** Start RAW DATA **

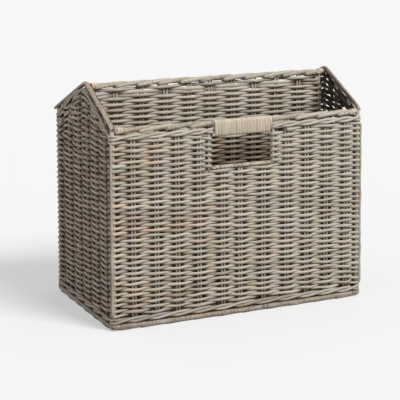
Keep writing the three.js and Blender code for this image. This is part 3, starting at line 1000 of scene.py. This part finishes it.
@dataclass(frozen=True)
class Wale:
    """Three rods that pass outside two columns and inside the third, and climb as they go."""

    rise: float = 4.8
    radius: float = 2.2
    flatness: float = 0.96
    reach: float = 3.3
    tone: float = 0.3
    seed: int = 700
    strands: int = 13

    def rods(self, shape: Shape, columns: Columns, heights: list[float]) -> None:
        """Adds the three rods of one wall.

        Args:
            shape: the piece to add to.
            columns: the columns that they pass.
            heights: the wale's middle at each.
        """
        spreads = np.hypot(1.0, np.gradient(heights, columns.us))
        spreads[[0, -1]] = 1.0
        for rod in range(3):
            phases = (columns.first + np.arange(len(heights)) - rod) % 3
            lifts = np.array([0.0, -self.rise / 2, self.rise / 2])[phases]
            path, (before, after), _ = columns.path(shape.wall.half, phases != 0, heights + lifts * spreads)
            dice = np.random.default_rng(self.seed + rod)
            count = 3 * self.strands + 1
            tones = dice.uniform(self.tone, self.tone + 0.7, count)
            warmths = dice.uniform(0.3, 1.0, count)
            nearest = np.abs(np.subtract.outer(path[:, 0], columns.us)).argmin(1)
            picks = (columns.first + nearest - rod) // 3 % self.strands * 3 + rod
            closing = 1 + shape.wall.full * ramp(path[:, 1], 0.0, -self.reach)
            radii = np.column_stack([closing, np.full(len(path), self.flatness)]) * self.radius
            shape.rod(Rod(path, radii, tones[picks], warmths[picks], before, after))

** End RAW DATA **

● **TASK INSTRUCTIONS**: Beginning at the top of the data, extract each line through the line containing "of one wall." and return those lines exactly, with nothing added.

● **WORKED ANSWER**:
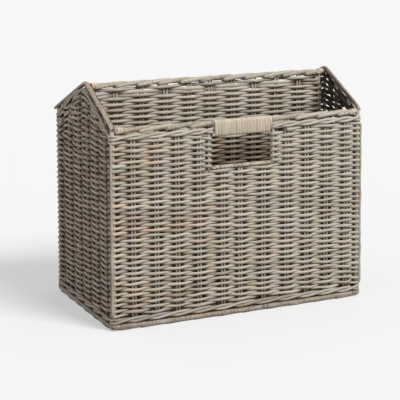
Keep writing the three.js and Blender code for this image. This is part 3, starting at line 1000 of scene.py. This part finishes it.
@dataclass(frozen=True)
class Wale:
    """Three rods that pass outside two columns and inside the third, and climb as they go."""

    rise: float = 4.8
    radius: float = 2.2
    flatness: float = 0.96
    reach: float = 3.3
    tone: float = 0.3
    seed: int = 700
    strands: int = 13

    def rods(self, shape: Shape, columns: Columns, heights: list[float]) -> None:
        """Adds the three rods of one wall.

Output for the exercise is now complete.